## Do this
Return the whole listing exactly as it stands.

## Dataset excerpt
-- begin --
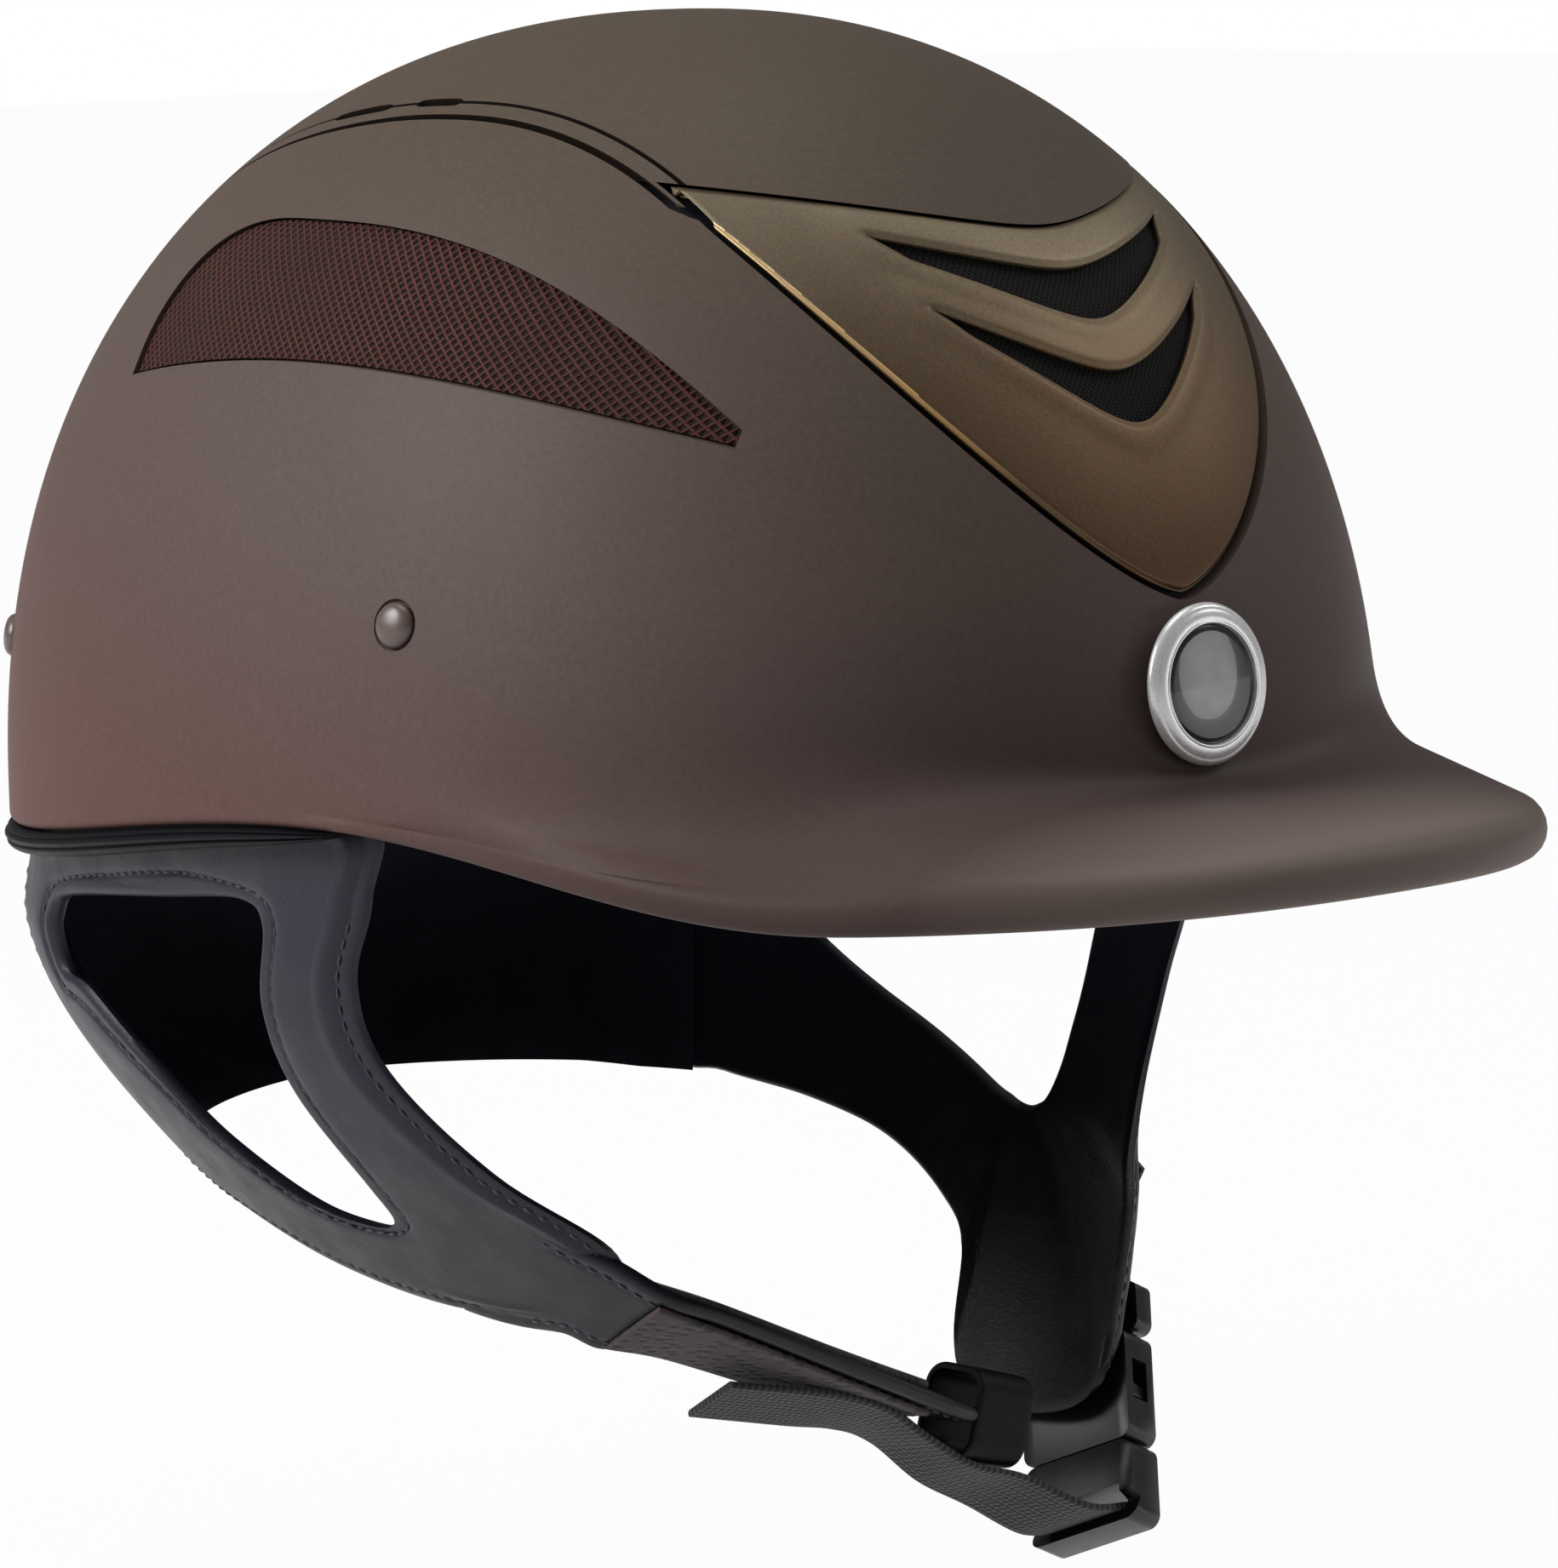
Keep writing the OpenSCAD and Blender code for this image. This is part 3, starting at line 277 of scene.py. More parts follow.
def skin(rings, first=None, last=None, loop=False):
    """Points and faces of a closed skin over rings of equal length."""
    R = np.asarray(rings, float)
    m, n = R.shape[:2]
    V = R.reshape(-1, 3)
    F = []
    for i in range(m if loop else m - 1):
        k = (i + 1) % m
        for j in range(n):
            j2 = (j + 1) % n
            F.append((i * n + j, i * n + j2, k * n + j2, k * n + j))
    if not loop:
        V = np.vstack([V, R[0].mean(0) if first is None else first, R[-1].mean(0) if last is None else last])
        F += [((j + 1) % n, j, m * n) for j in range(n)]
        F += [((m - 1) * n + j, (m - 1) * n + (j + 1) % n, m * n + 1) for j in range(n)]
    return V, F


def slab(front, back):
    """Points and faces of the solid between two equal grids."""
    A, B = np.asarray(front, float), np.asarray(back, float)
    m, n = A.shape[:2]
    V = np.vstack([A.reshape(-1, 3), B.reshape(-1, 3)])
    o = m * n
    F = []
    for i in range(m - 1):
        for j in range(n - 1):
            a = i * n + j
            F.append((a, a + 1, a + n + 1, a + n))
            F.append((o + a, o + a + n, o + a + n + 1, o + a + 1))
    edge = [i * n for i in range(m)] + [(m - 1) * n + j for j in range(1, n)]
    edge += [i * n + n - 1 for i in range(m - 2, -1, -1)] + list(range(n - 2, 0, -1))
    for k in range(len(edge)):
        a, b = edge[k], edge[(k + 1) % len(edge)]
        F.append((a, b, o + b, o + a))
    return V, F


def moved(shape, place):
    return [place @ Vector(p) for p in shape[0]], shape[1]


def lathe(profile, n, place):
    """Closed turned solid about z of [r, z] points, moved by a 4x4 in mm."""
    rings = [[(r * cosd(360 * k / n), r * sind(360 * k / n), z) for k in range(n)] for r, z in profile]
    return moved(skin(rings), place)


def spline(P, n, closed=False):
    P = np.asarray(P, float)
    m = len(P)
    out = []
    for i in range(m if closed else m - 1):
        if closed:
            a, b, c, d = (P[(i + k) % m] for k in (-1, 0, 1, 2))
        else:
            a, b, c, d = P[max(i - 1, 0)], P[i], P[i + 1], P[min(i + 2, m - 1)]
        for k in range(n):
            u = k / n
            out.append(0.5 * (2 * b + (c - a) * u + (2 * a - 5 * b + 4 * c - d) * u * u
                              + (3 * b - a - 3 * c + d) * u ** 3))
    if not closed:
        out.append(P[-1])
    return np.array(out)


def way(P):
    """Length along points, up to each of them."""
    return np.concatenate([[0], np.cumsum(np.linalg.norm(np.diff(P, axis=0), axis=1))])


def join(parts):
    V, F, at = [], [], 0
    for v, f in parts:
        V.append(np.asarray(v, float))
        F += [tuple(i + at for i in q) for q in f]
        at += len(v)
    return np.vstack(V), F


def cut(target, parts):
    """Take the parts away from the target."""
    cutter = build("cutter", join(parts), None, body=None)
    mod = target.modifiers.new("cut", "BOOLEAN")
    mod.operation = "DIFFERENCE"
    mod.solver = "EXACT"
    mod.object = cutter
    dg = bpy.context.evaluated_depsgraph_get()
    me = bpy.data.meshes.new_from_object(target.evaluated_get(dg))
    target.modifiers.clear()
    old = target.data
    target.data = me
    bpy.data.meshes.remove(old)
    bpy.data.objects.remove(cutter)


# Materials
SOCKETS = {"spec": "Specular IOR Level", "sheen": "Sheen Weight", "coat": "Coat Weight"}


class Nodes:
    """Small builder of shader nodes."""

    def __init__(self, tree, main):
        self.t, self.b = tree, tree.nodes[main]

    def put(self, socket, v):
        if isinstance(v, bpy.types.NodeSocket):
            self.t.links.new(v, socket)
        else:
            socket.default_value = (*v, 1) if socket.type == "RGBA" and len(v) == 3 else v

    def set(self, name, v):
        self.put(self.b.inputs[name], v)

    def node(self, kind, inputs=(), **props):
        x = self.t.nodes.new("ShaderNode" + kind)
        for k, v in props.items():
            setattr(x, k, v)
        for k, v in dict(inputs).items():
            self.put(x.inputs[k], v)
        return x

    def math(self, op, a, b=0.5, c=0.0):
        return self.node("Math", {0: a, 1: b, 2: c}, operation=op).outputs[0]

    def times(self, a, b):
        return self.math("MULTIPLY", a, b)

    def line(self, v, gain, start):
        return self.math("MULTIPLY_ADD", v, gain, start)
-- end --
## The completed task
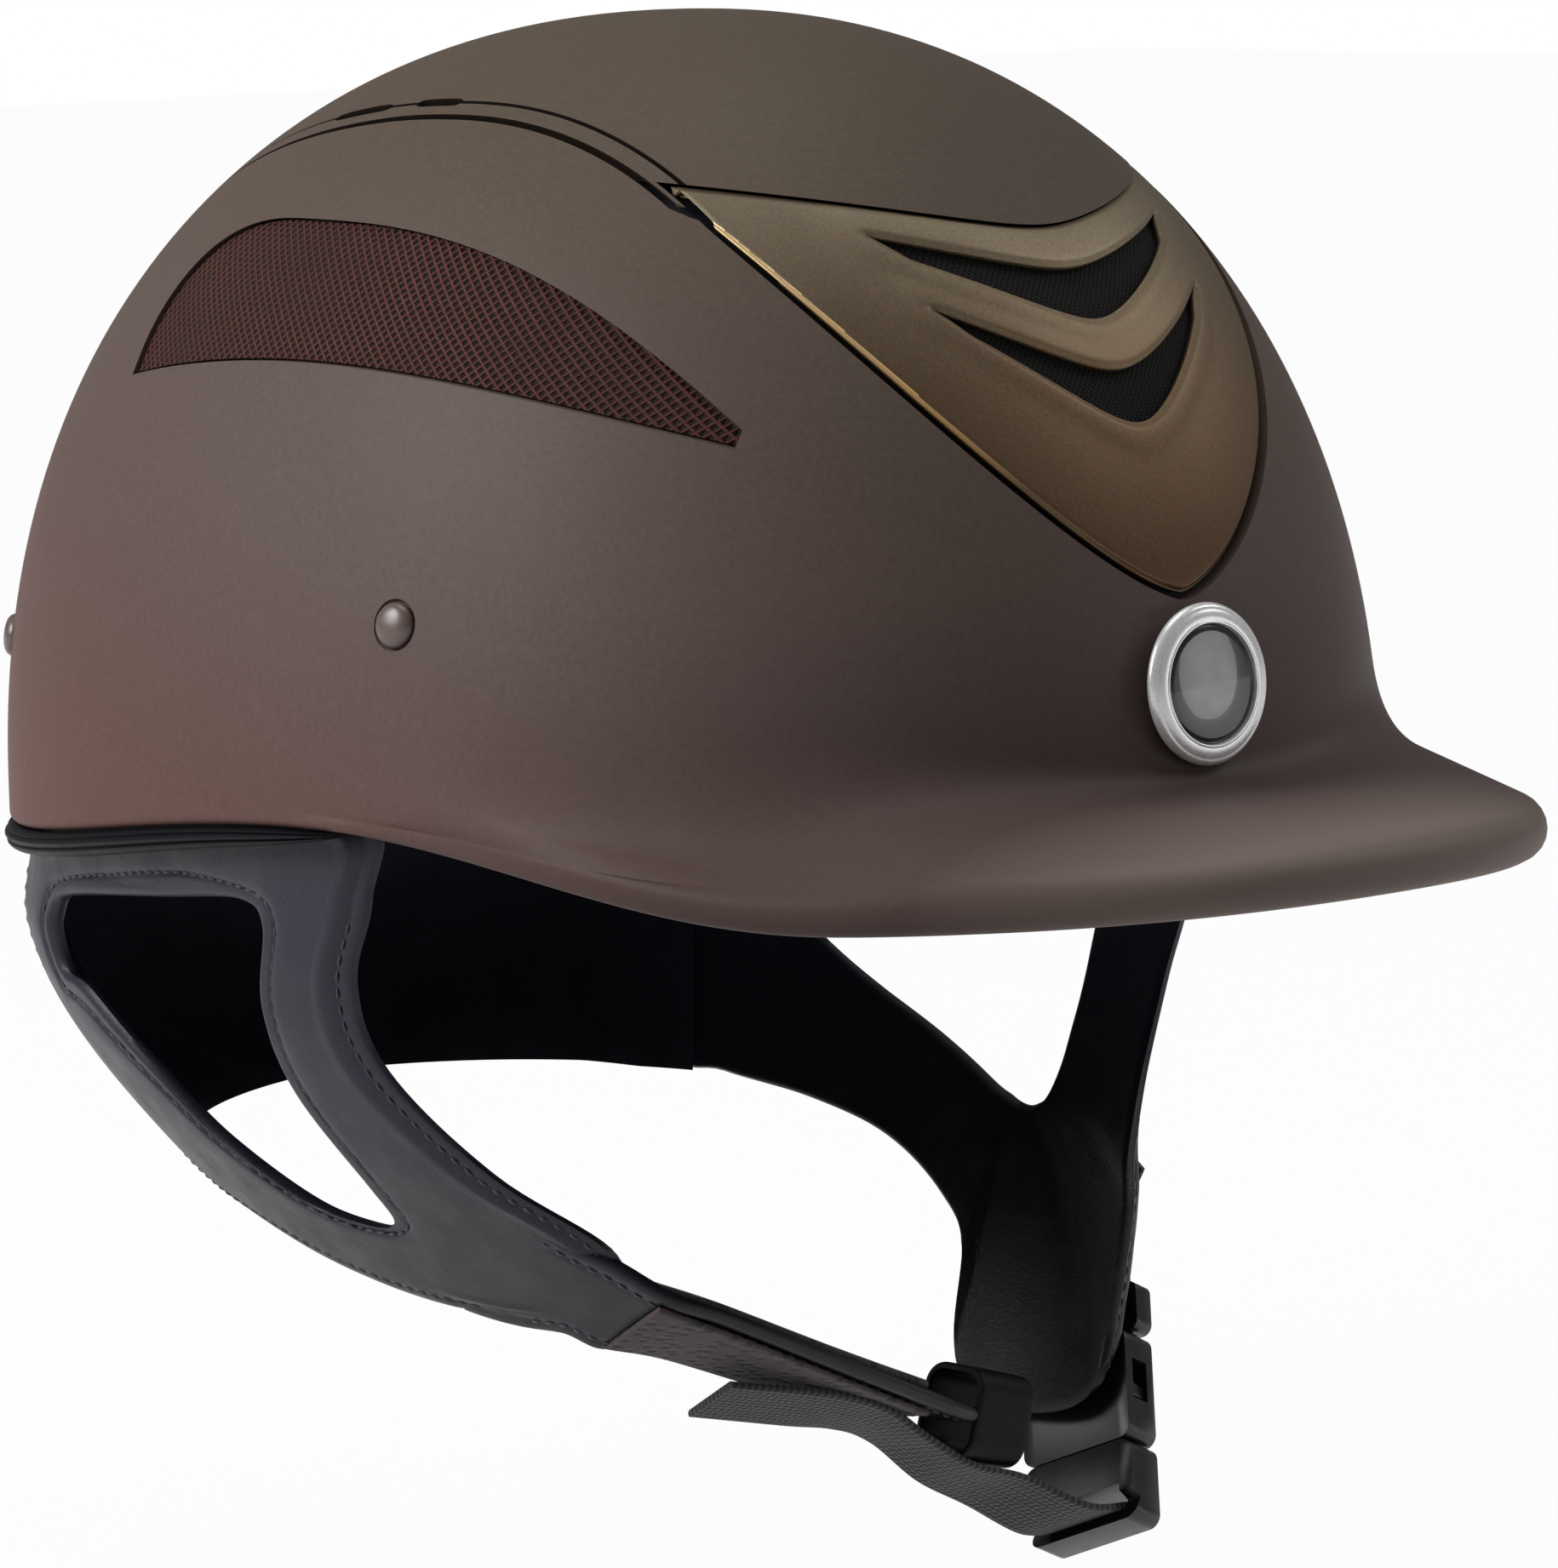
Keep writing the OpenSCAD and Blender code for this image. This is part 3, starting at line 277 of scene.py. More parts follow.
def skin(rings, first=None, last=None, loop=False):
    """Points and faces of a closed skin over rings of equal length."""
    R = np.asarray(rings, float)
    m, n = R.shape[:2]
    V = R.reshape(-1, 3)
    F = []
    for i in range(m if loop else m - 1):
        k = (i + 1) % m
        for j in range(n):
            j2 = (j + 1) % n
            F.append((i * n + j, i * n + j2, k * n + j2, k * n + j))
    if not loop:
        V = np.vstack([V, R[0].mean(0) if first is None else first, R[-1].mean(0) if last is None else last])
        F += [((j + 1) % n, j, m * n) for j in range(n)]
        F += [((m - 1) * n + j, (m - 1) * n + (j + 1) % n, m * n + 1) for j in range(n)]
    return V, F


def slab(front, back):
    """Points and faces of the solid between two equal grids."""
    A, B = np.asarray(front, float), np.asarray(back, float)
    m, n = A.shape[:2]
    V = np.vstack([A.reshape(-1, 3), B.reshape(-1, 3)])
    o = m * n
    F = []
    for i in range(m - 1):
        for j in range(n - 1):
            a = i * n + j
            F.append((a, a + 1, a + n + 1, a + n))
            F.append((o + a, o + a + n, o + a + n + 1, o + a + 1))
    edge = [i * n for i in range(m)] + [(m - 1) * n + j for j in range(1, n)]
    edge += [i * n + n - 1 for i in range(m - 2, -1, -1)] + list(range(n - 2, 0, -1))
    for k in range(len(edge)):
        a, b = edge[k], edge[(k + 1) % len(edge)]
        F.append((a, b, o + b, o + a))
    return V, F


def moved(shape, place):
    return [place @ Vector(p) for p in shape[0]], shape[1]


def lathe(profile, n, place):
    """Closed turned solid about z of [r, z] points, moved by a 4x4 in mm."""
    rings = [[(r * cosd(360 * k / n), r * sind(360 * k / n), z) for k in range(n)] for r, z in profile]
    return moved(skin(rings), place)


def spline(P, n, closed=False):
    P = np.asarray(P, float)
    m = len(P)
    out = []
    for i in range(m if closed else m - 1):
        if closed:
            a, b, c, d = (P[(i + k) % m] for k in (-1, 0, 1, 2))
        else:
            a, b, c, d = P[max(i - 1, 0)], P[i], P[i + 1], P[min(i + 2, m - 1)]
        for k in range(n):
            u = k / n
            out.append(0.5 * (2 * b + (c - a) * u + (2 * a - 5 * b + 4 * c - d) * u * u
                              + (3 * b - a - 3 * c + d) * u ** 3))
    if not closed:
        out.append(P[-1])
    return np.array(out)


def way(P):
    """Length along points, up to each of them."""
    return np.concatenate([[0], np.cumsum(np.linalg.norm(np.diff(P, axis=0), axis=1))])


def join(parts):
    V, F, at = [], [], 0
    for v, f in parts:
        V.append(np.asarray(v, float))
        F += [tuple(i + at for i in q) for q in f]
        at += len(v)
    return np.vstack(V), F


def cut(target, parts):
    """Take the parts away from the target."""
    cutter = build("cutter", join(parts), None, body=None)
    mod = target.modifiers.new("cut", "BOOLEAN")
    mod.operation = "DIFFERENCE"
    mod.solver = "EXACT"
    mod.object = cutter
    dg = bpy.context.evaluated_depsgraph_get()
    me = bpy.data.meshes.new_from_object(target.evaluated_get(dg))
    target.modifiers.clear()
    old = target.data
    target.data = me
    bpy.data.meshes.remove(old)
    bpy.data.objects.remove(cutter)


# Materials
SOCKETS = {"spec": "Specular IOR Level", "sheen": "Sheen Weight", "coat": "Coat Weight"}


class Nodes:
    """Small builder of shader nodes."""

    def __init__(self, tree, main):
        self.t, self.b = tree, tree.nodes[main]

    def put(self, socket, v):
        if isinstance(v, bpy.types.NodeSocket):
            self.t.links.new(v, socket)
        else:
            socket.default_value = (*v, 1) if socket.type == "RGBA" and len(v) == 3 else v

    def set(self, name, v):
        self.put(self.b.inputs[name], v)

    def node(self, kind, inputs=(), **props):
        x = self.t.nodes.new("ShaderNode" + kind)
        for k, v in props.items():
            setattr(x, k, v)
        for k, v in dict(inputs).items():
            self.put(x.inputs[k], v)
        return x

    def math(self, op, a, b=0.5, c=0.0):
        return self.node("Math", {0: a, 1: b, 2: c}, operation=op).outputs[0]

    def times(self, a, b):
        return self.math("MULTIPLY", a, b)

    def line(self, v, gain, start):
        return self.math("MULTIPLY_ADD", v, gain, start)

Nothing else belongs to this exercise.